The consequences of inaction would be significant, and they would be felt back home in Wisconsin. Kevin Traas, Director of Transportation Policy and Finance for the Wisconsin Transportation Builders Association (WTBA), shared some of the implications. “Losing federal funding would be a major blow to Wisconsin,” Traas says. “Federal funding accounts for 25 percent of Wisconsin’s total transportation budget and about 55 percent of the highway construction budget. The immediate impact on the Wisconsin economy and jobs from this loss would be tremendous.”

Inadequacies in current federal funding mechanisms are a root cause of the issue, Traas explains. “Congress has been kicking the can down the road for years,” he says. “The federal gas tax hasn’t been raised since 1993, and it can’t provide enough revenue to the Highway Trust Fund.” In the past seven years alone, Congress has transferred more than $50 billion from the general treasury to the HTF to meet shortfalls. To avoid major program cuts later this year, Congress will have to do something similar or seriously consider alternative revenue streams.

Those alternative solutions are out there. “This isn’t a new problem,” Traas says, “and several funding solutions have been considered carefully.” Among these are increased fuel taxes and other user fees, such as fees for vehicle miles traveled or toll road expansion. “Lawmakers must find and exercise the will to make something happen to fund the program,” Traas says.

Transportation as a utility

American spending for other utilities far outpaces transportation.
(Image adapted from ARTBA)

Any solution must be acceptable to the public as well, and taxes are never popular. However, one perspective that Traas offered is to consider transportation as a utility, like water, gas or phone service. “Reliable roads and bridges are basic needs that Americans should be willing to pay for,” he says.

The American Road & Transportation Builders Association (ARTBA) makes the case: The average U.S. household’s monthly expenditures for television/Internet, electricity/gas or phone services far exceeds its expenditures in federal and state excise taxes for transportation projects. (See graphic.) “Bringing the spending level up for transportation to par with these other necessities would solve our funding problems today,” Traas says.

Homegrown budget issues

Beyond federal funding issues and important deadlines this summer, funding developments in our state also merit close attention for those involved in the transportation industry.

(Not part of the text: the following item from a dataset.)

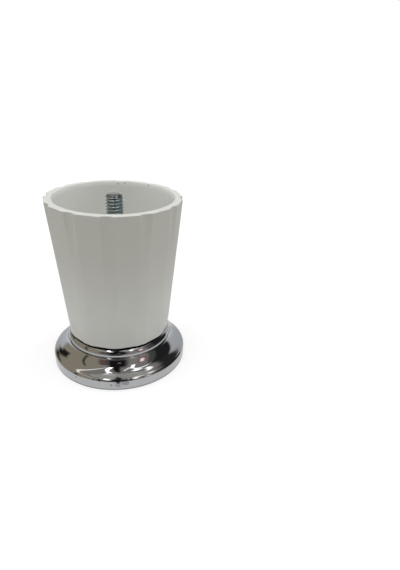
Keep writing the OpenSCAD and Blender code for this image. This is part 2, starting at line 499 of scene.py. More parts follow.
@dataclass
class Sleeve(GridSolid):
    """The white moulded sleeve, with twelve flats and grooved arrises."""

    flats: int = 12
    arris_softness: float = 0.6
    gussets: int = 6
    gusset_thickness: float = 1.6
    gusset_height: float = 11.0
    top_band: float = 2.0
    inner_edge: float = 0.15
    groove_columns: int = 4
    crease_columns: int = 6

    def build(self) -> bpy.types.Object:
        """Makes the sleeve.

        Returns:
            The finished piece.
        """
        edge = self.size.edge_round
        section, size = self.start(-edge, self.size.foot_height)
        section.corner(0.0, size.foot_height + edge, Leave.LEVEL)
        section.line(0.0, size.rim_height - self.top_band * MM, 60)
        section.line(0.0, size.rim_height - edge, 6)
        section.corner(-edge, size.rim_height, Leave.UPRIGHT, 4)

        angle, outer = self._wall(section.height)
        section.radius = outer + section.radius
        self._inside()
        foot_angle, foot_outer = self._wall(size.foot_height)
        homewards = section.line(foot_outer - edge, size.foot_height, 2)
        closed = self.wrap(blend(angle, foot_angle, homewards))
        gussets = self.fins(self._gusset(), self.gusset_thickness, self.gussets)
        return self.finish(self.unite(closed, gussets))

    def _wall(self, height: Number) -> tuple[Field, Field]:
        """Works out the outer wall.

        Args:
            height: The height of the point.

        Returns:
            The point's angle round the axis, and the wall's radius there.
        """
        size, column = self.size, self.column
        half = self.columns // (2 * self.flats)
        step = math.pi / self.flats
        rise = size.rim_height - size.foot_height
        up = (height - size.foot_height) / rise
        apothem = blend(size.foot_apothem, size.rim_apothem, up)
        stretch = 1 + (1 / math.cos(step) - 1) * (1 - self.arris_softness)
        arris = apothem * stretch
        rim_arris = size.rim_apothem * stretch
        slope = (rim_arris - size.foot_apothem * stretch) / rise
        run = size.groove_run
        floor_slope = (run * slope - size.groove_depth) / run
        below = size.rim_height - height
        centre = rim_arris - size.groove_depth - below * floor_slope + size.groove_radius

        # Where the groove, or else the softened arris, meets the flat
        off = centre * math.cos(step) - apothem
        reach = (size.groove_radius * size.groove_radius - off * off).root()
        on_flat = centre * math.sin(step) - reach
        groove_edge = step - (on_flat / apothem).arc_tan()
        arris_edge = step - (apothem / arris).arc_cos()
        crease = groove_edge.at_least(arris_edge)

        # Columns crowd round that crease
        sector = ((column + 0.5) / (2.0 * half)).whole_below()
        within = column - sector * (2.0 * half)
        past = within.exceeds(half + 0.5)
        near = within.at_most(2.0 * half - within)
        spread = size.crease_reach / apothem
        first, second = float(self.groove_columns), float(self.groove_columns + self.crease_columns)
        turn = (
            (crease - spread) * near.share(0.0, first)
            + spread * 2.0 * near.share(first, second)
            + (step - crease - spread) * near.share(second, float(half))
        )
        angle = (sector + past) * (2 * step) + turn * (1.0 - past * 2.0)

        flat = apothem / (step - turn).cos()
        swing = centre * turn.sin()
        floor = (size.groove_radius * size.groove_radius - swing * swing).root()
        groove = centre * turn.cos() - floor
        soft = size.crease_round
        return angle, flat.soft_min(arris, soft).soft_min(groove, soft)

    def _inside(self) -> None:
        """Takes the section from the rim's outer edge down the inside, out through the skirt."""
        section, size = self.section, self.size
        edge = self.inner_edge * MM
        rim, mouth = size.rim_height, size.mouth_radius
        throat = mouth - size.chamfer_width
        throat_height = rim - size.chamfer_height
        fillet = size.floor_fillet
        taper = (throat - size.floor_radius) / (throat_height - size.floor_height)
        section.line(mouth + edge, rim, 8)
        section.corner(mouth - edge / 4, rim - edge, Leave.LEVEL)
        section.line(throat + edge / 4, throat_height + edge)
        section.line(throat - taper * edge, throat_height - edge)
        section.line(size.floor_radius + taper * fillet, size.floor_height + fillet, 24)
        section.corner(size.floor_radius - fillet, size.floor_height, Leave.UPRIGHT, 5)
        section.line(size.pad_radius + edge, size.floor_height, 4)
        section.corner(size.pad_radius, size.floor_height + edge, Leave.LEVEL)
        section.line(size.pad_radius, size.pad_height - edge)
        section.corner(size.pad_radius - edge, size.pad_height, Leave.UPRIGHT)
        section.line(size.hole_radius, size.pad_height, 3)
        section.line(size.hole_radius, size.seat_height)
        section.line(size.skirt_radius, size.seat_height, 3)
        section.line(size.skirt_radius, size.foot_height, 2)

    def _gusset(self) -> list[tuple[float, float]]:
        """Gives the outline of one gusset between the pad and the wall."""
        s = self.sizes
        taper = (s.mouth_radius - s.chamfer_width - s.floor_radius) / (
            s.rim_height - s.chamfer_height - s.floor_height)
        sunk = 1.0
        top = s.floor_height + self.gusset_height
        return [
            (s.pad_radius - 2 * sunk, s.floor_height - sunk),
            (s.floor_radius + sunk, s.floor_height - sunk),
            (s.floor_radius + taper * self.gusset_height + sunk, top),
            (s.floor_radius + taper * self.gusset_height - sunk / 2, top),
            (s.pad_radius, s.pad_height - sunk / 10),
            (s.pad_radius - 2 * sunk, s.pad_height - sunk / 10),
        ]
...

According to Craig Thompson, Executive Director of the Transportation Development Association (TDA) of Wisconsin, the state’s current laws do not sufficiently protect funds collected for transportation-related purposes. “In the past, about $1.4 billion allocated for transportation has been diverted to the state’s general treasury,” Thompson says. That led to a grass-roots, bipartisan movement to amend the state constitution to disallow such transfers in the future. (See the full story.)

Protecting transportation user fees collected for transportation projects is important progress, but it is just the first step in the process of long-term transportation funding. Making sure there is enough money must come hand in hand, and federal funding—even if secured—will not do the job alone.

The Wisconsin Transportation Finance and Policy Commission provided recommendations on funding state transportation through 2023.

This was the finding of the Wisconsin Transportation Finance and Policy Commission, a bipartisan citizen commission formed to outline the transportation funding requirements for the coming decade. The commission, which included TDA’s Thompson among its members, submitted a report to Gov. Walker in January 2013 titled Keep Wisconsin Moving—Smart Investments, Measurable Results [PDF]. It provided specific recommendations on how to bridge the funding gap through 2023. These recommendations included:

  • Increasing the state excise tax on motor fuel
  • Adopting a mileage-based user fee for passenger vehicles and light trucks
  • Increasing the registration fee for weight-based vehicles
  • Increasing the driver license fee
  • Repealing the sales tax exemption for trade-in vehicles

These measures appropriately spread the burden of funding transportation across all transportation consumers: owners and drivers, light users and heavy users, private citizens and commercial carriers.

Thompson says that the commission recommendations could not be addressed in time for the state’s 2013-2015 budget, but he is hopeful that they will be considered carefully for the next biennial budget, likely to be introduced by the Governor in February 2015. We agree that all options should be on the table. These recommendations merit careful consideration and debate, and represent a good starting point for the next budget.

“Regardless of what happens in Washington,” Thompson says, “we need to take action at the state level if we want to have a transportation system to meet our needs for the decade to come.”